Stored entries

+ + + + + + +

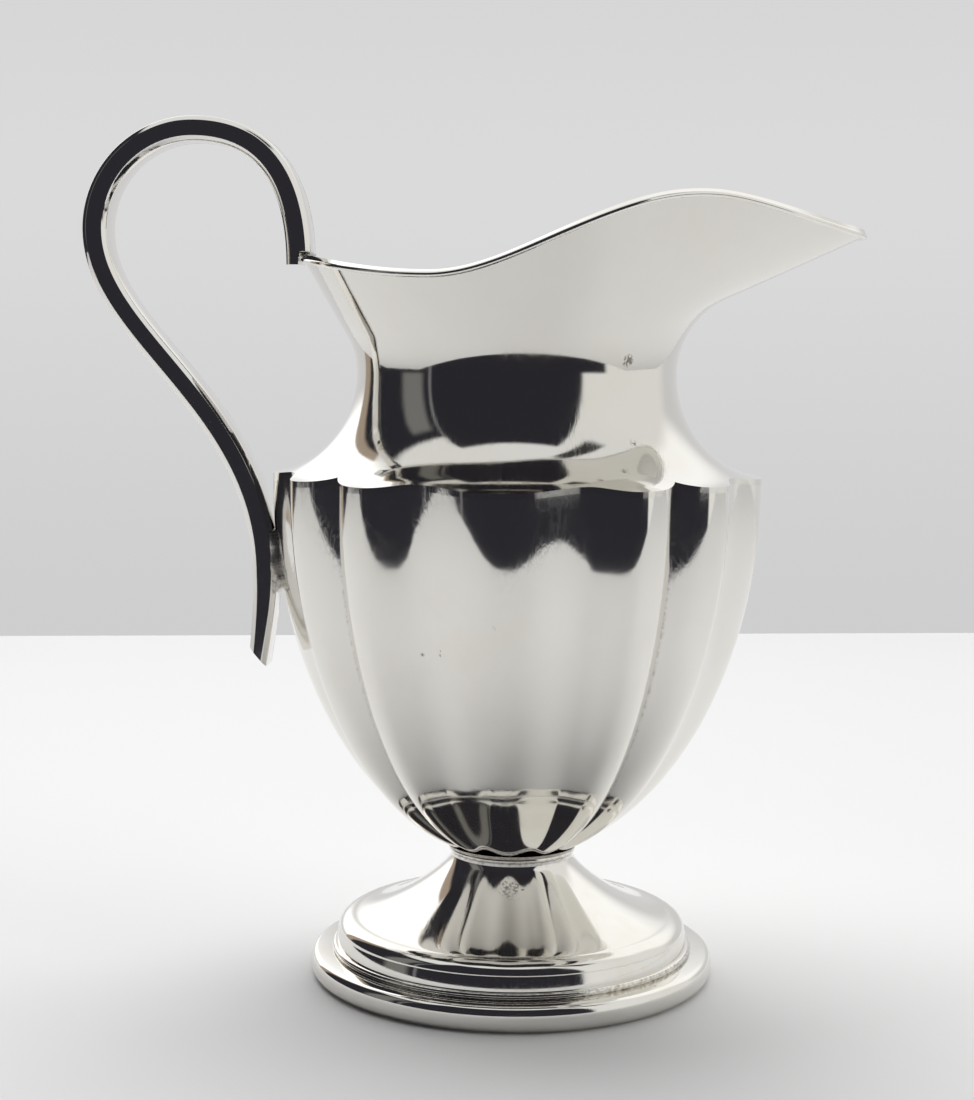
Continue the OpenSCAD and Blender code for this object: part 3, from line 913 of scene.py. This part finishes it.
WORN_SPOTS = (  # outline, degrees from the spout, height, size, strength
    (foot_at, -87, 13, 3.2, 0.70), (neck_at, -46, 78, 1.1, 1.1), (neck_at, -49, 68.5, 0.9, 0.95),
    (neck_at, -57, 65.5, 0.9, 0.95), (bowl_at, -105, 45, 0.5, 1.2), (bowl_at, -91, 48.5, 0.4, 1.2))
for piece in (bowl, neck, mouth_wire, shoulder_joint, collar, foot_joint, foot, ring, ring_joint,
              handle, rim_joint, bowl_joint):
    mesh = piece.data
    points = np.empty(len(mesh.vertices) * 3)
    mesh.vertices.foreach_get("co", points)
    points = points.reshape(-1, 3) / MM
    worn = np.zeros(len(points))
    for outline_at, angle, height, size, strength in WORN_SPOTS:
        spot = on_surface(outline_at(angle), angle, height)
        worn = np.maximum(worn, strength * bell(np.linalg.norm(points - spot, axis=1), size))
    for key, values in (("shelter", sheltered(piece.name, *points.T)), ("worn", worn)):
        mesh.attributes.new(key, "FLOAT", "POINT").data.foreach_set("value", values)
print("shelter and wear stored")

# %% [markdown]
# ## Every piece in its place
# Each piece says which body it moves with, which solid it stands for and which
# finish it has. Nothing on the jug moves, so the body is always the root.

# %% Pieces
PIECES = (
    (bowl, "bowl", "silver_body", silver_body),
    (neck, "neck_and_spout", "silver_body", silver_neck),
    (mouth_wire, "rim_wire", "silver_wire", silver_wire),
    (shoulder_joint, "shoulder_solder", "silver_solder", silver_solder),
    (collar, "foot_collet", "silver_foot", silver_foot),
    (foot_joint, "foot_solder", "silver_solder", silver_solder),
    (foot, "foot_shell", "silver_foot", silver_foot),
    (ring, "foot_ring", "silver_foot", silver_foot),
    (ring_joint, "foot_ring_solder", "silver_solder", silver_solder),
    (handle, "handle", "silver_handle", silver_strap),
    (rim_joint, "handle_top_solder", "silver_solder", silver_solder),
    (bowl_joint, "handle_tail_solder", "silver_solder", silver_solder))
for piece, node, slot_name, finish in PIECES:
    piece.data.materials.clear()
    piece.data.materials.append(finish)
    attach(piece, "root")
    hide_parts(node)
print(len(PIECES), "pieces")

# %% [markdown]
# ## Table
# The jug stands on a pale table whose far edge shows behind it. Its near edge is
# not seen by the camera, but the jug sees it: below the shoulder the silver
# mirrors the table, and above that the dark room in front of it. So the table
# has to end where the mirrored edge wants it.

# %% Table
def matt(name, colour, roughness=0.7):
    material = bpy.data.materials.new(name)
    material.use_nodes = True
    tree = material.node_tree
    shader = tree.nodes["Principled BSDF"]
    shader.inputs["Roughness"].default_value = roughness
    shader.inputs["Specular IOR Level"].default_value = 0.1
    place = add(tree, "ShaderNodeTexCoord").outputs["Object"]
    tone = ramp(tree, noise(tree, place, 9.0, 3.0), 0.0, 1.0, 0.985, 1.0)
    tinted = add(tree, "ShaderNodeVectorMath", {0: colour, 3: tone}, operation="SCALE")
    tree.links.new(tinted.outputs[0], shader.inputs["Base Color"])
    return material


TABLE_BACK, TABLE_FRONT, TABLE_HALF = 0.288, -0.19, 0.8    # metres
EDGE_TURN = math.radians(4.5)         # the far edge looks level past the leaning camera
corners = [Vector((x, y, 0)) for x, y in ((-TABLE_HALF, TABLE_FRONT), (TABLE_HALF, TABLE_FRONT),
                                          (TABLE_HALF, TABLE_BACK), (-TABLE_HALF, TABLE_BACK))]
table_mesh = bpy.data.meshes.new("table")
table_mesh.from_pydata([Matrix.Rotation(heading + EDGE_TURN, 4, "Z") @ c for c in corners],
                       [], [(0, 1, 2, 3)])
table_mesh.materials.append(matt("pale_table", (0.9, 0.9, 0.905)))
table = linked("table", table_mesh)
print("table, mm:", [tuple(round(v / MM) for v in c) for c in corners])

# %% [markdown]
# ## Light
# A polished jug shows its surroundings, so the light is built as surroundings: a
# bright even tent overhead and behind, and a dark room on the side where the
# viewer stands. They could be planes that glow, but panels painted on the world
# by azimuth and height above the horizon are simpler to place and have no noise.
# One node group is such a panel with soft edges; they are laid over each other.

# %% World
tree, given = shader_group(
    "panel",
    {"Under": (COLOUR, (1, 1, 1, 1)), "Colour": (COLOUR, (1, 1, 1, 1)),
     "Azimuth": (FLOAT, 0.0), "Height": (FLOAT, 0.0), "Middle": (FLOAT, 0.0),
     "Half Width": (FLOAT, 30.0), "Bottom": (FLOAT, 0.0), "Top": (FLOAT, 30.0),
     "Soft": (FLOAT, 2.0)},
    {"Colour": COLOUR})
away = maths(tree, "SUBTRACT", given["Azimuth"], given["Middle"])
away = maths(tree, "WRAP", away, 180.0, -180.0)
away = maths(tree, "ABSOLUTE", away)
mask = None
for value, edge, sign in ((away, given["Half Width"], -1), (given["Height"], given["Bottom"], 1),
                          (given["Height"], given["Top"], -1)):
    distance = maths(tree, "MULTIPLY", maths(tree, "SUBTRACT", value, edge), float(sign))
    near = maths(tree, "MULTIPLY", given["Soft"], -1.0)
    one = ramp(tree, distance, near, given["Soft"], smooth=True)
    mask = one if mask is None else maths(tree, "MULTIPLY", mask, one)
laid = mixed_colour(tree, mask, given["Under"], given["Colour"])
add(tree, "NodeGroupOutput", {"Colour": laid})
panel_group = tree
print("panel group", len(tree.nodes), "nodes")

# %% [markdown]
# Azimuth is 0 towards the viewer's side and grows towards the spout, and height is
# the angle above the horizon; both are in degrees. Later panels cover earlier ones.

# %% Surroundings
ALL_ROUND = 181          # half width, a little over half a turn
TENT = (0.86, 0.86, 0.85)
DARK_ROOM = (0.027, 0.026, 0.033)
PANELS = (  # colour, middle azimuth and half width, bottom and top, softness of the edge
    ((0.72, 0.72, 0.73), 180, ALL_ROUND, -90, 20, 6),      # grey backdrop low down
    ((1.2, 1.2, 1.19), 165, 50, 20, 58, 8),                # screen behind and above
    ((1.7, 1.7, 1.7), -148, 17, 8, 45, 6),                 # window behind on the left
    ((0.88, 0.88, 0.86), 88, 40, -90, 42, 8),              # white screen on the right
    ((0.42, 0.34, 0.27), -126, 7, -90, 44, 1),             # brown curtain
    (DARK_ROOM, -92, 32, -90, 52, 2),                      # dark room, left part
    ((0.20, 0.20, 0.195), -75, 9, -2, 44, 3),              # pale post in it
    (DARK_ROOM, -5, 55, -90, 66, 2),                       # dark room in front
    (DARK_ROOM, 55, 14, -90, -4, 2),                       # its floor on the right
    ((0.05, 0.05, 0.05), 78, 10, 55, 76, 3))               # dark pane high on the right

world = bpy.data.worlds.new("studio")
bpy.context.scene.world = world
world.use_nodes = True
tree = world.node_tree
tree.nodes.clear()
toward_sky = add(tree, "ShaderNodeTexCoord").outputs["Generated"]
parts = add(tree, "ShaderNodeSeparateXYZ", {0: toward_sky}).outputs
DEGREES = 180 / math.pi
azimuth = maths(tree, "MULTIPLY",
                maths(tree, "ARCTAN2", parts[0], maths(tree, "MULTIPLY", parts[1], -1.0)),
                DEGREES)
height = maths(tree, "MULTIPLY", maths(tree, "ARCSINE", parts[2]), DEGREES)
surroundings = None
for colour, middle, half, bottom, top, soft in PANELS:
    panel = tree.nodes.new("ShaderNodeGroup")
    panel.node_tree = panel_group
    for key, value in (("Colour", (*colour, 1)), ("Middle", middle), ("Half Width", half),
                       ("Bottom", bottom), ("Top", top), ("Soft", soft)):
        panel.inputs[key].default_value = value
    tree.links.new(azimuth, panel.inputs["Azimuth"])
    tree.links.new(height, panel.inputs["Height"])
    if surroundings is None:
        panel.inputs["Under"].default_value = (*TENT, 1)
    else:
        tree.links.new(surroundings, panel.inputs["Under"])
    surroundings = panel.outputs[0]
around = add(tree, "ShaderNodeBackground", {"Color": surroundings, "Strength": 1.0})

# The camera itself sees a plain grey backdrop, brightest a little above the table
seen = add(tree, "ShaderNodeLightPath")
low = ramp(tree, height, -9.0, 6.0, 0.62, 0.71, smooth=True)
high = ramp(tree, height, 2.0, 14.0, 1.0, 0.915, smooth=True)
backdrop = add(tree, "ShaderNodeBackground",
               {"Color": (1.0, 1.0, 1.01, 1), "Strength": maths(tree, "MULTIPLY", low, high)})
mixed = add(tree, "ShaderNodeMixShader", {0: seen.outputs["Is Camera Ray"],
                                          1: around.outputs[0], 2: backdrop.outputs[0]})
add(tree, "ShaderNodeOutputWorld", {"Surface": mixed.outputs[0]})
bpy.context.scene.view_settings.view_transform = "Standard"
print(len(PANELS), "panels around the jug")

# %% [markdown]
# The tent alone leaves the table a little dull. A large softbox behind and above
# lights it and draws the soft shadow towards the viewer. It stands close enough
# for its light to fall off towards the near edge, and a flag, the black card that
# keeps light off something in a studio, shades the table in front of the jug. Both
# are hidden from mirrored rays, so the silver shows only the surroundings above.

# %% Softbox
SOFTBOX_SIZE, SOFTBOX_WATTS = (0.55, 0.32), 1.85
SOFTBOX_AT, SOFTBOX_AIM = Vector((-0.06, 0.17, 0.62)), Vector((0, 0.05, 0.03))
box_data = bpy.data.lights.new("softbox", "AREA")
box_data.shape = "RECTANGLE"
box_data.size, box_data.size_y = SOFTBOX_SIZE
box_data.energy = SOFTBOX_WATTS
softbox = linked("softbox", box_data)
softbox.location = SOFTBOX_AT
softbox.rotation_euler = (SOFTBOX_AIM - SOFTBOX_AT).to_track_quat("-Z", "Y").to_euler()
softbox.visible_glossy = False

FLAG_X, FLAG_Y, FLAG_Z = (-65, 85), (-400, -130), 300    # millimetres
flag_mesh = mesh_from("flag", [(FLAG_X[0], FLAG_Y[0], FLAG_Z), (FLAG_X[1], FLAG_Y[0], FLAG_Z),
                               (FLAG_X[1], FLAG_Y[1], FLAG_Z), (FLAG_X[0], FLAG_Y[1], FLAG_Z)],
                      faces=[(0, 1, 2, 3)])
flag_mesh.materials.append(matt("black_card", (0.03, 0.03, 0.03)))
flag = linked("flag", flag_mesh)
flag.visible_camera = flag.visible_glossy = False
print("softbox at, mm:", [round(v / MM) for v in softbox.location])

+ + + + + + +

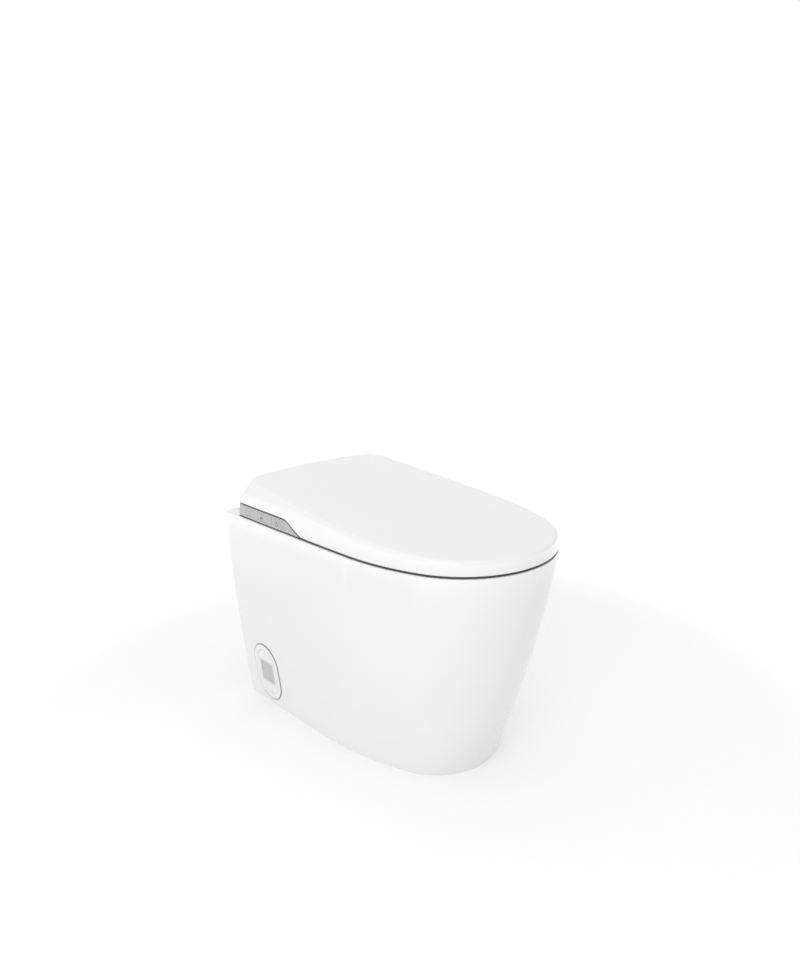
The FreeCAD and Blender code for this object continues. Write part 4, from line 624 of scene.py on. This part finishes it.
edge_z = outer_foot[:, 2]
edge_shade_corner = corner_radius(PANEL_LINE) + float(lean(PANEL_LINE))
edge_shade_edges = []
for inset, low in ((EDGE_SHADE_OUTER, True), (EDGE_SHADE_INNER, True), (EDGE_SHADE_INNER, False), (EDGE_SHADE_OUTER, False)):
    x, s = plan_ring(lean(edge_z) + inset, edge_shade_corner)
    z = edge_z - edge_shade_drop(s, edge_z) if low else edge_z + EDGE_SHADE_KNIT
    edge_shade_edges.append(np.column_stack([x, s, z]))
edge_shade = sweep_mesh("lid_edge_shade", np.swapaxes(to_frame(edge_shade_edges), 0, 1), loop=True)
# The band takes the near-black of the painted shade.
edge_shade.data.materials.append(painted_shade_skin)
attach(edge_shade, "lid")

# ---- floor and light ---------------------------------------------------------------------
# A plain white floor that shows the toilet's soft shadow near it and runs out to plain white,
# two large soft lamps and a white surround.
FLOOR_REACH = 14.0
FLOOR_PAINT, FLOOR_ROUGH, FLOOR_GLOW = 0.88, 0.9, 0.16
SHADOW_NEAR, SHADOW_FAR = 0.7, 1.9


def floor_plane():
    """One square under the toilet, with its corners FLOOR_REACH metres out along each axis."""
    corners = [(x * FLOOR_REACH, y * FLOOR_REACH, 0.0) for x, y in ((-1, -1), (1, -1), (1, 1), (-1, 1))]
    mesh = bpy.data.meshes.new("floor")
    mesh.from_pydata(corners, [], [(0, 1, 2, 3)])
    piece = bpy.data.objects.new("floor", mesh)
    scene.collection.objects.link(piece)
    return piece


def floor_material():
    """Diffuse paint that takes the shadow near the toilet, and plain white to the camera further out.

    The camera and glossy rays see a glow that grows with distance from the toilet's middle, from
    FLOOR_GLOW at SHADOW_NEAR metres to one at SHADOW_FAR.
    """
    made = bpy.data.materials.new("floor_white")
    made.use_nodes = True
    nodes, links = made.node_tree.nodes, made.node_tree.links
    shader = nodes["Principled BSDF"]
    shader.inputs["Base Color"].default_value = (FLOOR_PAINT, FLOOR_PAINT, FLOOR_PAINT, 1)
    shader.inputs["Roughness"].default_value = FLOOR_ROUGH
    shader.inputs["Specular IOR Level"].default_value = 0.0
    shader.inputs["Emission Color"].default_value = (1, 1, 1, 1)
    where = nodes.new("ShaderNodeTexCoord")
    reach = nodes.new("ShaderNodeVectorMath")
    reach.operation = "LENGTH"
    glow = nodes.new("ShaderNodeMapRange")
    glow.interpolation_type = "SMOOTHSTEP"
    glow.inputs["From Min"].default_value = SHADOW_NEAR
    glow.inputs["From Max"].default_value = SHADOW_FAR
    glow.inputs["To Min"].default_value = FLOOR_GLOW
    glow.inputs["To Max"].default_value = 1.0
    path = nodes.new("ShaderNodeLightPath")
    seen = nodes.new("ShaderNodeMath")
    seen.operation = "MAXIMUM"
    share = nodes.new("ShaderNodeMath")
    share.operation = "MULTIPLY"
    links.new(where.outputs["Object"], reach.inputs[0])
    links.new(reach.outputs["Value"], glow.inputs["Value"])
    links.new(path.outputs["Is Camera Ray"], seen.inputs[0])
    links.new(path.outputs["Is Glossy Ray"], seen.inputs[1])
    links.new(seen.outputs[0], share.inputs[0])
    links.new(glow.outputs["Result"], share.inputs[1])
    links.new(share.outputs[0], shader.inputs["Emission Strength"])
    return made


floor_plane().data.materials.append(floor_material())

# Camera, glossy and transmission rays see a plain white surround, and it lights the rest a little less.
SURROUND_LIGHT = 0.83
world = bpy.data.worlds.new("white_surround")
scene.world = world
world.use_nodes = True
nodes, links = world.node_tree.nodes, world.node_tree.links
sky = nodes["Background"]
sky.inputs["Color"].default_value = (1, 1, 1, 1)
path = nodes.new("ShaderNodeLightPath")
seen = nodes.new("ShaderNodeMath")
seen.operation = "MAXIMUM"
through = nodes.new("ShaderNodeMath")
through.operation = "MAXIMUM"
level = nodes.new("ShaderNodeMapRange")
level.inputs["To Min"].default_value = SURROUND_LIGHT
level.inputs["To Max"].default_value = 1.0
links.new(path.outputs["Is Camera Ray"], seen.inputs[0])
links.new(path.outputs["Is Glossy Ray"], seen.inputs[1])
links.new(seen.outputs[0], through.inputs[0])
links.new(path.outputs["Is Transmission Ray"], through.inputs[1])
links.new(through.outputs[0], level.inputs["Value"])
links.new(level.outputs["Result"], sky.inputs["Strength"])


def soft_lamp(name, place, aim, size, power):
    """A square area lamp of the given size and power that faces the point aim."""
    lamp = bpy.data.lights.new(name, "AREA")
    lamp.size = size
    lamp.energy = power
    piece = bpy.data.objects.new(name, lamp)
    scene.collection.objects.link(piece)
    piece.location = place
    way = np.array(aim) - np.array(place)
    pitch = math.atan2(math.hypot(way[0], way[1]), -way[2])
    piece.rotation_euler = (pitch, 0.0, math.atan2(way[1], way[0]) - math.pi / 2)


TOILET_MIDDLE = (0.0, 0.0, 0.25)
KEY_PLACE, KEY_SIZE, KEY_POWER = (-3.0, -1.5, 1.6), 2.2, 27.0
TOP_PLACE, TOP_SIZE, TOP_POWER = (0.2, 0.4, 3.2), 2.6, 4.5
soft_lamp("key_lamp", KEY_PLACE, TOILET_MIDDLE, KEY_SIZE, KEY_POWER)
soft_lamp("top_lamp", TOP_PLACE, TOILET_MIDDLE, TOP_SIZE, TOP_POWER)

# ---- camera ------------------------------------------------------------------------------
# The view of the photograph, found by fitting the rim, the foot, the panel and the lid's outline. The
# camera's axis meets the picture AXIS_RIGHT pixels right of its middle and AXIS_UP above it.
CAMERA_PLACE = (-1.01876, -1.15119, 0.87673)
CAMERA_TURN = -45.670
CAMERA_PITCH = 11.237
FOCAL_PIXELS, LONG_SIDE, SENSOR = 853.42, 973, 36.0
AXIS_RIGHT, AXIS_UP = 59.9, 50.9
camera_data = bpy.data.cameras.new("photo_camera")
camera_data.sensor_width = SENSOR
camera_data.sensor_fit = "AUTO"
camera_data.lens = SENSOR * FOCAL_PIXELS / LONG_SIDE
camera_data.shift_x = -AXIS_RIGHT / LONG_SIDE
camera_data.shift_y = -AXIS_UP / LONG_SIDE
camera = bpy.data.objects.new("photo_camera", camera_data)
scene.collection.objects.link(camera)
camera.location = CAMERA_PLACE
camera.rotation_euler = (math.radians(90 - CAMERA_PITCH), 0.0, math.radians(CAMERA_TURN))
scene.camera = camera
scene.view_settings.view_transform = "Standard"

+ + + + + + +

**Your goal:** Output exactly the lines of the material above from the one containing "Continue the OpenSCAD" up to and including the one containing "# finish it".

**Problem solution:**
Continue the OpenSCAD and Blender code for this object: part 3, from line 913 of scene.py. This part finishes it.
WORN_SPOTS = (  # outline, degrees from the spout, height, size, strength
    (foot_at, -87, 13, 3.2, 0.70), (neck_at, -46, 78, 1.1, 1.1), (neck_at, -49, 68.5, 0.9, 0.95),
    (neck_at, -57, 65.5, 0.9, 0.95), (bowl_at, -105, 45, 0.5, 1.2), (bowl_at, -91, 48.5, 0.4, 1.2))
for piece in (bowl, neck, mouth_wire, shoulder_joint, collar, foot_joint, foot, ring, ring_joint,
              handle, rim_joint, bowl_joint):
    mesh = piece.data
    points = np.empty(len(mesh.vertices) * 3)
    mesh.vertices.foreach_get("co", points)
    points = points.reshape(-1, 3) / MM
    worn = np.zeros(len(points))
    for outline_at, angle, height, size, strength in WORN_SPOTS:
        spot = on_surface(outline_at(angle), angle, height)
        worn = np.maximum(worn, strength * bell(np.linalg.norm(points - spot, axis=1), size))
    for key, values in (("shelter", sheltered(piece.name, *points.T)), ("worn", worn)):
        mesh.attributes.new(key, "FLOAT", "POINT").data.foreach_set("value", values)
print("shelter and wear stored")

# %% [markdown]
# ## Every piece in its place
# Each piece says which body it moves with, which solid it stands for and which
# finish it has. Nothing on the jug moves, so the body is always the root.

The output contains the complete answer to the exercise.